> What the task asks: Repeat the listing below in full, exactly as it stands.

> Stored data:
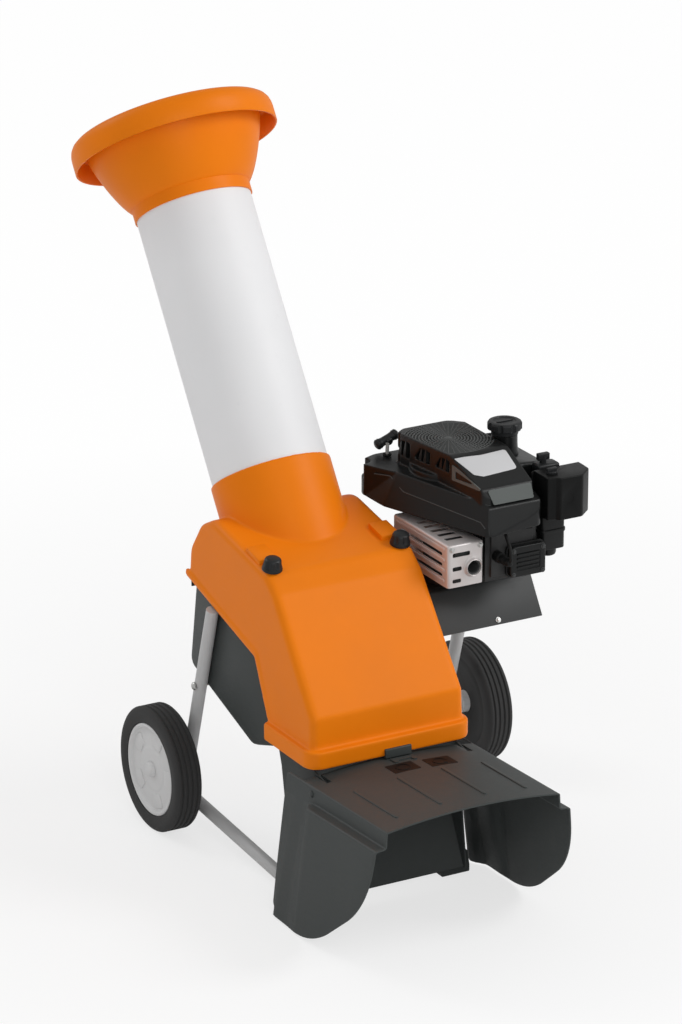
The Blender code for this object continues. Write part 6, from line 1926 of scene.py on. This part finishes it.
@dataclass
class Engine(SubAssembly):
    """Cast block and head, ribbed valve cover, spark plug with its lead, and the carburettor."""

    head_front: float = -0.376
    bottom: float = 0.548

    def build(self) -> None:
        """Build and place the pieces."""
        # The near-black casting colour of these three pieces is painted shade.
        self.refine("engine_block", Finishes.DARK_CAST, 0.0006, 1, 40.0)
        self.refine("cylinder_head", Finishes.DARK_CAST, 0.0006, 1, 40.0)
        self.refine("carburettor", Finishes.DARK_CAST, 0.001, 2, 40.0)
        self.show(self.valve_cover(), Finishes.ENGINE_BLACK, "valve_cover")
        self.show(self.boot(), Finishes.GRILLE_BLACK, "spark_plug")
        self.show(self.intake(), Finishes.ENGINE_BLACK)
        lead = Bench.pipe("ignition_lead", mm((172, -417, 596.5), (172, -430, 598.5), (172.5, -424, 628),
            (176, -388, 662)), 0.0032, [0.008, 0.014], 6)
        self.show(lead, Finishes.GRILLE_BLACK)
        for index, (x, z) in enumerate(((0.2005, 0.556), (0.2655, 0.556), (0.2005, 0.604),
                (0.2655, 0.604))):
            self.show(Chassis.bolt(f"valve_cover_screw_{index}", (x, -0.3922, z), (0, -1, 0), 0.0036,
                0.003), Finishes.BLACK_STEEL)

    def valve_cover(self) -> Item:
        """Make the ribbed valve cover.

        Returns:
            The cover.
        """
        back = self.head_front - 0.0003
        low, high = self.bottom + 0.002, 0.612
        plan = fillet([(0.194, low, 0.009), (0.272, low, 0.009), (0.272, high, 0.009),
            (0.194, high, 0.009)], 6)
        cover = Bench.prism("ribbed_valve_cover", plan, Axis.Y, back - 0.016, back)
        Bench.soften(cover, 0.0028, 3, 60.0)
        field_tool = Bench.box("field", (0.2065, back - 0.03, low + 0.013),
            (0.2595, back - 0.0142, high - 0.013), 0.002, 2)
        Bench.cut(cover, field_tool)
        for index in range(4):
            z = low + 0.018 + 0.0085 * index
            rib = Bench.box("rib", (0.2085, back - 0.0168, z), (0.2575, back - 0.01, z + 0.0032), 0.0009, 2)
            Bench.fuse(cover, rib)
        flange = Bench.prism("flange", inset_loop(plan, -0.0028), Axis.Y, back - 0.004, back)
        Bench.soften(flange, 0.001, 2, 60.0)
        return Bench.join(cover, flange)

    def intake(self) -> Item:
        """Make the duct that carries air from the filter down to the carburettor, with its float bowl.

        Returns:
            The duct.
        """
        plan = fillet(mm((281, -364, 8), (333, -364, 8), (333, -322, 6), (281, -322, 6)), 5)
        duct = Bench.prism("intake_duct", plan, Axis.Z, 0.58, 0.6605)
        Bench.soften(duct, 0.002, 3, 60.0)
        band = Bench.prism("band", inset_loop(plan, -0.0022), Axis.Z, 0.614, 0.621)
        Bench.soften(band, 0.001, 2, 60.0)
        bowl = Bench.lathe("bowl", mm((0, 564), (11, 564), (15, 566.5), (16.5, 571), (16.5, 582), (0, 582)),
            48, (0.306, -0.343, 0.0))
        return Bench.join(duct, band, bowl)

    def boot(self) -> Item:
        """Turn the rubber boot over the spark plug."""
        profile = mm((0, 52), (3, 51.8), (6.2, 50), (8, 46), (8.6, 40), (8, 38.5), (8.8, 36.5), (8.2, 34.5),
            (9, 32.5), (8.4, 30.5), (9.2, 28), (9.5, 20), (11, 18), (11.2, 6), (10.6, 0), (0, 0))
        return Bench.lathe("ribbed_plug_boot", profile, 48, (0.172, self.head_front - 0.0003, 0.5965),
            (0, -1, 0))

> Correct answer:
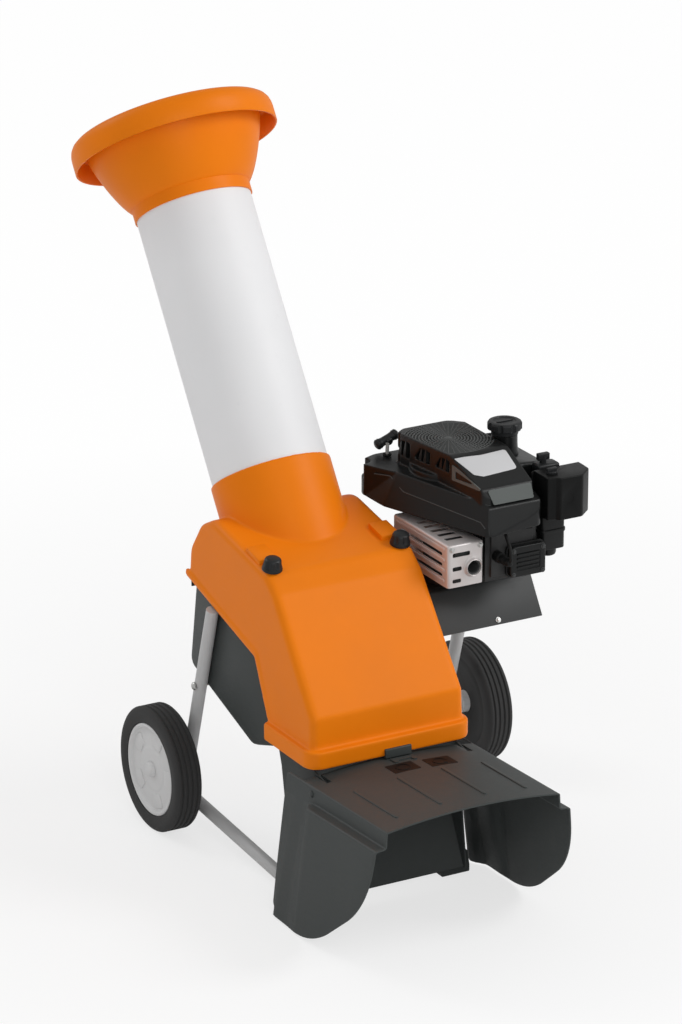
The Blender code for this object continues. Write part 6, from line 1926 of scene.py on. This part finishes it.
@dataclass
class Engine(SubAssembly):
    """Cast block and head, ribbed valve cover, spark plug with its lead, and the carburettor."""

    head_front: float = -0.376
    bottom: float = 0.548

    def build(self) -> None:
        """Build and place the pieces."""
        # The near-black casting colour of these three pieces is painted shade.
        self.refine("engine_block", Finishes.DARK_CAST, 0.0006, 1, 40.0)
        self.refine("cylinder_head", Finishes.DARK_CAST, 0.0006, 1, 40.0)
        self.refine("carburettor", Finishes.DARK_CAST, 0.001, 2, 40.0)
        self.show(self.valve_cover(), Finishes.ENGINE_BLACK, "valve_cover")
        self.show(self.boot(), Finishes.GRILLE_BLACK, "spark_plug")
        self.show(self.intake(), Finishes.ENGINE_BLACK)
        lead = Bench.pipe("ignition_lead", mm((172, -417, 596.5), (172, -430, 598.5), (172.5, -424, 628),
            (176, -388, 662)), 0.0032, [0.008, 0.014], 6)
        self.show(lead, Finishes.GRILLE_BLACK)
        for index, (x, z) in enumerate(((0.2005, 0.556), (0.2655, 0.556), (0.2005, 0.604),
                (0.2655, 0.604))):
            self.show(Chassis.bolt(f"valve_cover_screw_{index}", (x, -0.3922, z), (0, -1, 0), 0.0036,
                0.003), Finishes.BLACK_STEEL)

    def valve_cover(self) -> Item:
        """Make the ribbed valve cover.

        Returns:
            The cover.
        """
        back = self.head_front - 0.0003
        low, high = self.bottom + 0.002, 0.612
        plan = fillet([(0.194, low, 0.009), (0.272, low, 0.009), (0.272, high, 0.009),
            (0.194, high, 0.009)], 6)
        cover = Bench.prism("ribbed_valve_cover", plan, Axis.Y, back - 0.016, back)
        Bench.soften(cover, 0.0028, 3, 60.0)
        field_tool = Bench.box("field", (0.2065, back - 0.03, low + 0.013),
            (0.2595, back - 0.0142, high - 0.013), 0.002, 2)
        Bench.cut(cover, field_tool)
        for index in range(4):
            z = low + 0.018 + 0.0085 * index
            rib = Bench.box("rib", (0.2085, back - 0.0168, z), (0.2575, back - 0.01, z + 0.0032), 0.0009, 2)
            Bench.fuse(cover, rib)
        flange = Bench.prism("flange", inset_loop(plan, -0.0028), Axis.Y, back - 0.004, back)
        Bench.soften(flange, 0.001, 2, 60.0)
        return Bench.join(cover, flange)

    def intake(self) -> Item:
        """Make the duct that carries air from the filter down to the carburettor, with its float bowl.

        Returns:
            The duct.
        """
        plan = fillet(mm((281, -364, 8), (333, -364, 8), (333, -322, 6), (281, -322, 6)), 5)
        duct = Bench.prism("intake_duct", plan, Axis.Z, 0.58, 0.6605)
        Bench.soften(duct, 0.002, 3, 60.0)
        band = Bench.prism("band", inset_loop(plan, -0.0022), Axis.Z, 0.614, 0.621)
        Bench.soften(band, 0.001, 2, 60.0)
        bowl = Bench.lathe("bowl", mm((0, 564), (11, 564), (15, 566.5), (16.5, 571), (16.5, 582), (0, 582)),
            48, (0.306, -0.343, 0.0))
        return Bench.join(duct, band, bowl)

    def boot(self) -> Item:
        """Turn the rubber boot over the spark plug."""
        profile = mm((0, 52), (3, 51.8), (6.2, 50), (8, 46), (8.6, 40), (8, 38.5), (8.8, 36.5), (8.2, 34.5),
            (9, 32.5), (8.4, 30.5), (9.2, 28), (9.5, 20), (11, 18), (11.2, 6), (10.6, 0), (0, 0))
        return Bench.lathe("ribbed_plug_boot", profile, 48, (0.172, self.head_front - 0.0003, 0.5965),
            (0, -1, 0))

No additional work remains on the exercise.